Dengan demikian, saat ini PLN telah memiliki 22 GHP tersebar di Indonesia yang bisa memproduksi 203 ton hidrogen hijau per tahun. Dari total produksi tersebut, sebanyak 75 ton hidrogen akan digunakan untuk kebutuhan operasional pembangkit. Sedangkan, 128 ton sisanya akan digunakan bahan bakar kendaraan hidrogen.
Ia mengatakan, total kapasitas produksi hidrogen hijau tersebut mampu digunakan untuk 438 mobil dalam setahun, dengan asumsi setiap mobil menempuh jarak 100 km/hari. Hal ini bisa mengurangi impor BBM sebanyak 1,59 juta liter per tahun menjadi energi domestik. “Dari sisi hulunya sudah bisa kita selesaikan, dari hilirnya kita membangun HRS sebagai pilot project, nantinya juga di sini ada hydrogen center,” kata Darmawan.
Perkembangan Hidrogen di AS
Departemen Energi Amerika Serikat memberikan dana untuk proyek-proyek hidrogen bersih di 24 negara bagiannya, Rabu (12/3/2024). Total dana tersebut mencapai 750 juta dollar AS atau setara dengan Rp 11,7 triliun (Kurs= Rp 15.598). Pendanaan ini dilakukan karena Pemerintahan Presiden Joe Biden melihat bahan hidrogen menjadi salah satu alternatif untuk menggantikan bahan bakar fosil. Selain itu, hidrogen juga dapat mengurangi emisi dari industri yang sulit didekarbonisasi seperti aluminium dan semen.
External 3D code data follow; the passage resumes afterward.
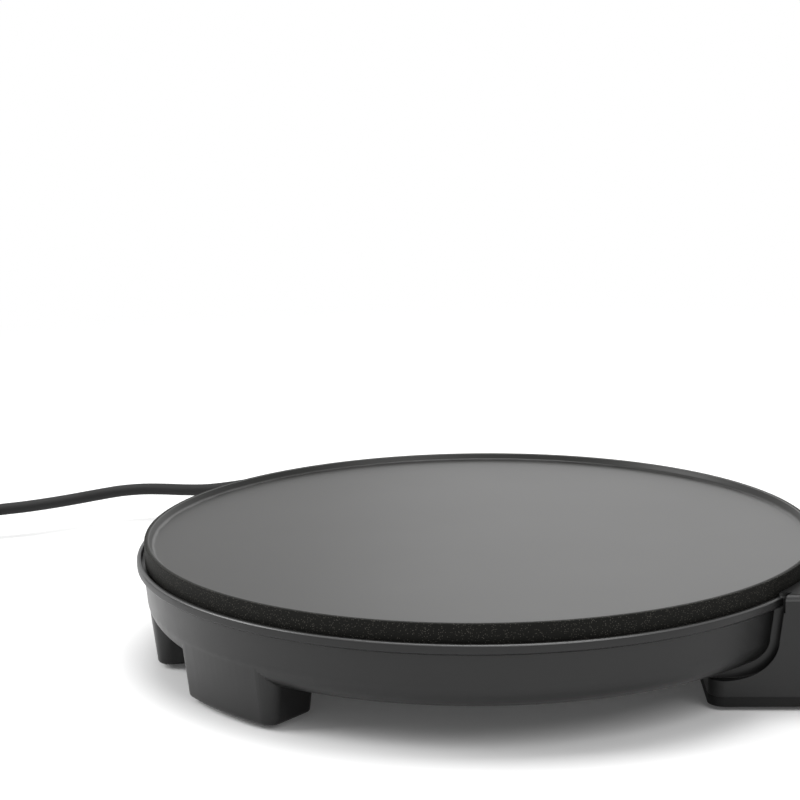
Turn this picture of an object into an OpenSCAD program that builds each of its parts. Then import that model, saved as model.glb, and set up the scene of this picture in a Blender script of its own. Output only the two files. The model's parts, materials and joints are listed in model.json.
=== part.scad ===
// Electric crepe maker: a round cast plate on a low moulded housing, which stands
// on hollow legs and a control box with a thermostat knob on its end.
// Millimetres, +Z up, table at z = 0. +X runs from the plate to the control box,
// and the origin is the middle of the footprint on the table, without the lead.

/* [Cooking plate] */
// Diameter of the cast plate over its rim
plate_d = 329; // [310:1:345]
// Thickness of the plate under the cooking surface
plate_web = 6; // [5:0.1:6.5]
// Height of the rim above the cooking surface
rim_rise = 3; // [2:0.5:4]
// Width of the rim's flat top
rim_top = 2.5; // [1.5:0.5:4]
// Height of the plate's side
plate_side = 10; // [9:0.5:11]
// Height of the rim above the housing's lip
plate_proud = 8.2; // [7.4:0.1:9]
// Gap all round between the plate's side and the lip
plate_gap = 1.8; // [1.2:0.1:2.4]

/* [Heating] */
// Radius of the ring that the heating element runs on
element_ring_r = 105; // [100:1:112]
// Diameter of the heating element's sheath
element_d = 7; // [6:0.1:8.5]
// Drop from the plate's underside to the top of the heat shield
shield_drop = 12.4; // [11:0.2:13.5]
// Thickness of the heat shield's sheet
shield_t = 0.8; // [0.6:0.1:1.5]
// Radius of the heat shield
shield_r = 136; // [132:1:138]
// Height of the ceramic spacers under the shield
spacer_h = 4; // [3:0.5:5]
// Radius of the circle of the plate's three fixing screws
fixing_r = 84; // [76:1:87]

/* [Housing] */
// Height of the dish's underside above the table
leg_h = 20; // [17:0.5:26]
// Height of the dish from its underside to the lip
dish_h = 32; // [31:0.5:38]
// Wall thickness of the moulding
wall = 2.4; // [2:0.1:3]
// How far the lip stands out past the plate's side
lip_out = 3.8; // [3.2:0.1:6]
// Height of the lip's band
lip_band = 5.4; // [4.5:0.1:6.5]
// Radius of the dish's bottom edge
dish_round = 13; // [10:0.5:15]
// Angle of the dish's rim that a leg's foot takes
leg_span = 22; // [18:1:25]
// The same for the wide leg opposite the control box
wide_leg_span = 29; // [24:1:32]
// Distance of the legs' inner ends from the plate's axis
leg_in_r = 125; // [118:1:128]
// Angle between the wide leg and its two neighbours
leg_angle = 43; // [40:0.5:46]
// Height of the gap under the legs and the box, taken up by the rubber pads
pad_lift = 2; // [1.5:0.5:3]
// Diameter of the rubber pads
pad_d = 17; // [12:1:20]

/* [Control box] */
// Distance of the box's front wall from the plate's axis
box_front = 104; // [98:1:110]
// Distance of the box's back wall from the plate's axis
box_back = 45; // [42:1:50]
// How far the box reaches past the lip
box_past = 44; // [42:1:60]
// Distance of the box's inner wall from the plate's axis
box_in_x = 103; // [98:1:108]
// Height of the box's top above the lip
box_rise = 2; // [1:0.5:4]
// Height of the bottom cover's side
cover_h = 4.6; // [4:0.1:7]
// Width of the groove between the dish and the box's front
groove_w = 5.8; // [4:0.2:7]
// Depth of that groove
groove_deep = 5; // [3:0.5:7]
// Diameter of the knob's skirt
knob_d = 40; // [30:1:44]
// Height of the knob from the panel
knob_h = 17; // [14:0.5:22]
// Distance of the nearer pilot lamp from the knob's axis
lamp_y = 46; // [43:1:50]
// Diameter of a pilot lamp's lens
lamp_d = 8; // [6:0.5:10]
// Diameter of the thermostat's shaft
shaft_d = 6; // [5:0.1:7]

/* [Mains lead] */
// Diameter of the lead
cord_d = 7; // [6:0.1:8]
// Direction of the lead's exit, counted from the control box
exit_az = 115; // [113:1:117]
// Length of the strain relief's taper
boot_len = 36; // [25:1:50]

/* [Hidden] */

$fn = 64;
seat = 0.3;          // clearance of a curved piece in its seat
run_fit = 0.05;      // radial clearance of a shaft or screw in its hole
eps = 0.05;          // overlap that joins two shapes of one piece

// Heights, from the table up
lip_z = leg_h + dish_h;
crest_z = lip_z + plate_proud;            // top of the plate's rim
cook_z = crest_z - rim_rise;
under_z = cook_z - plate_web;             // plate's underside
skirt_z = crest_z - plate_side;           // lower end of its side
ledge_z = skirt_z - 1.6;                  // housing's ledge below it
band_z = lip_z - lip_band;                // lower edge of the lip's band
floor_z = leg_h + wall;                   // dish's inner floor
shield_top = under_z - shield_drop;
shield_z = shield_top - shield_t;
post_z = shield_z - spacer_h;             // top of the housing's posts
box_z = lip_z + box_rise;
seam_z = pad_lift + cover_h;              // joint between box and cover
panel_z = (pad_lift + box_z) / 2;         // height of the knob's axis

// Radii and reaches, from the plate's axis out
plate_r = plate_d / 2;
lip_r = plate_r + lip_out;
neck_r = lip_r - 2.8;                     // under the lip's band
wall_r = neck_r - 0.3;                    // top of the dish's wall
dish_r = wall_r - 1.3;                    // foot of the wall, and top of the legs
box_x = lip_r + box_past;                 // outer face of the control panel
panel_t = 3.2;
panel_in = box_x - panel_t;
plate_x = (lip_r - box_x - knob_h) / 2;   // plate's axis in the part's frame

// Everything below is drawn about the plate's axis
module on_axis() {
    translate([plate_x, 0, 0])
        children();
}

module at_polar(r, az) {
    rotate([0, 0, az])
        translate([r, 0, 0])
            children();
}

// Convex outline round circles [x, y, r], listed anticlockwise
module round_outline(c) {
    n = len(c);
    for (k = c)
        translate([k[0], k[1]])
            circle(k[2]);
    polygon([
        for (i = [0 : n - 1])
            let (
                j = (i + 1) % n,
                d = [c[j][0] - c[i][0], c[j][1] - c[i][1]],
                l = norm(d),
                a = atan2(d[1], d[0]) - 90 + asin((c[i][2] - c[j][2]) / l)
            )
            for (k = [c[i], c[j]])
                [k[0] + (k[2] - 0.01) * cos(a), k[1] + (k[2] - 0.01) * sin(a)]
    ]);
}

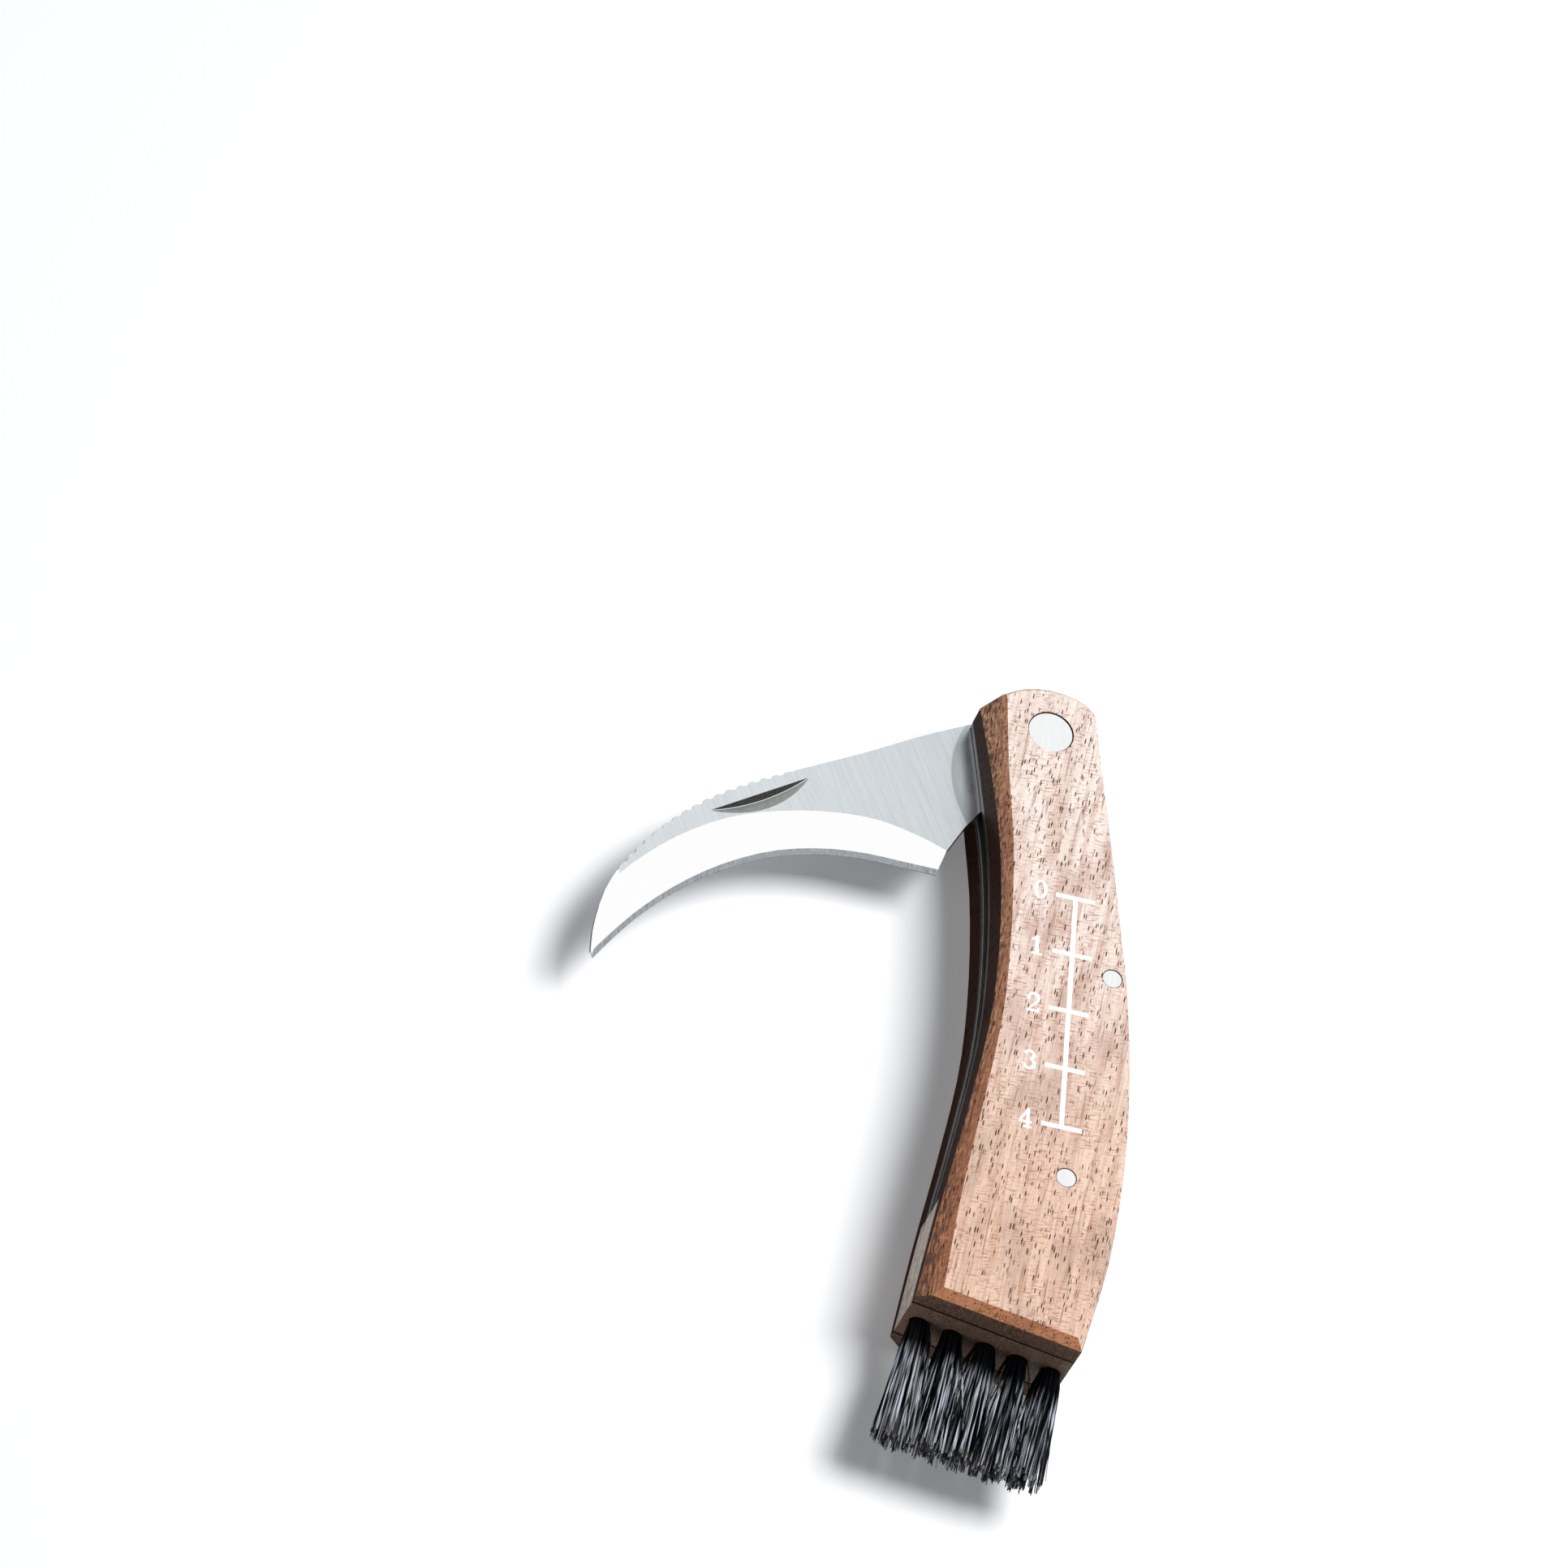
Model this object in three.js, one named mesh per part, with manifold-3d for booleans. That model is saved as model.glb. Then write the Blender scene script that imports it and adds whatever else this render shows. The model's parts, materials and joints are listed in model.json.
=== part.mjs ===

Pendanaan ini disalurkan untuk 52 proyek di negara bagian dari Rhode Island hingga Oregon. Proyek-proyek tersebut bekerja pada enam aspek industri hidrogen, termasuk penelitian dan pengembangan produksi elektrolisis.
“Ini adalah pendekatan yang benar-benar holistik,” kata kepala kantor teknologi hidrogen dan sel bahan bakar, Departemen Energi AS, Sunita Satyapal, dikutip dari Reuters, Kamis (13/3/2024).
Satyapal mengatakan, pendanaa ini akan membantu AS mencapai tujuan Strategi Hidrogen Bersih Nasionalnya. Ini termasuk produksi 10 juta ton hidrogen bersih pada tahun 2030.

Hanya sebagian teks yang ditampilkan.